Gold held near a two-month low on Friday and was headed for its sharpest weekly drop in nearly three months, hurt by strong U.S. economic data and fears that the Federal Reserve could hike interest rates sooner than expected.
Spot gold was little changed at $1,277.69 an ounce by 0030 GMT, near a two-month low of $1,273.06 hit on Thursday, when it fell for a fifth straight session. The metal is down 2.05 percent for the week, its biggest drop since the week ended May 30.

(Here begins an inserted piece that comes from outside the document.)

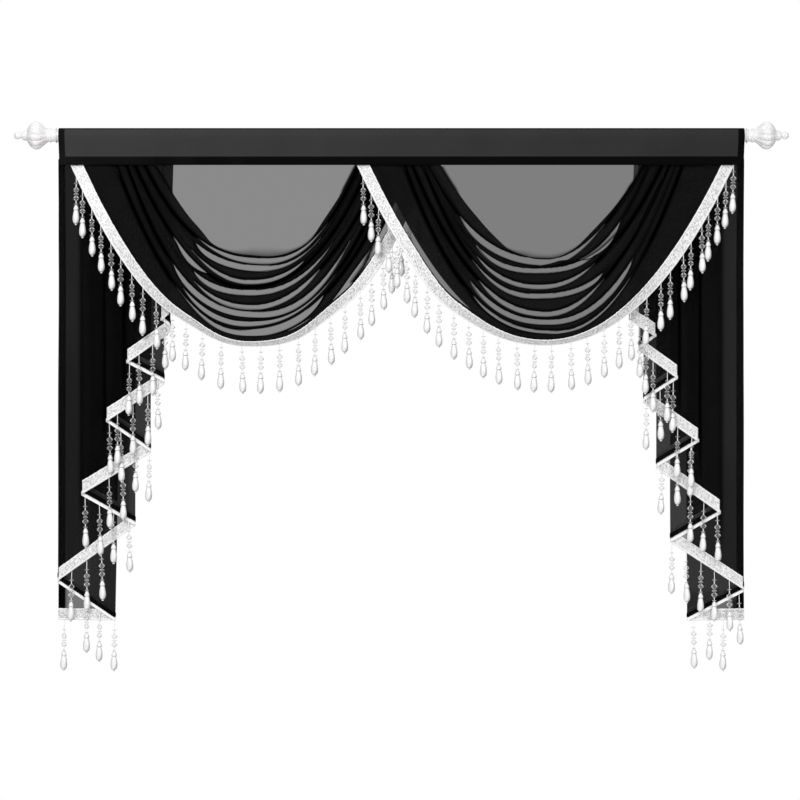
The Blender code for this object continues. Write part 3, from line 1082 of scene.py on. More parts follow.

Bullion was hit hard after minutes from the Fed’s July meeting on Wednesday showed policymakers debated whether interest rates should be raised earlier given a surprisingly strong job market recovery. Thursday data showing U.S. home resales raced to a 10-month high in July and the number of Americans filing new claims for jobless benefits fell last week signalled strength in the economy, dulling gold’s appeal as a safe-haven. Investors fear strong data would prompt the Fed to soon raise interest rates.
Higher rates would hurt non-interest bearing assets such as gold. Markets are eyeing Fed Chair Janet Yellen’s speech at the annual gathering of central bankers in Jackson Hole, Wyoming later in the day. CME Group said it has lowered initial margins for COMEX 100 gold futures by 14.8 percent to $5,060 per contract from $5,940. Geopolitical tensions in Ukraine and the Middle East were being watched for any escalation in violence that could prompt safe-haven bids for gold.
The dollar hovered just below its 2014 peak against a basket of major currencies early on Friday, with bulls turning cautious ahead of a speech by Yellen.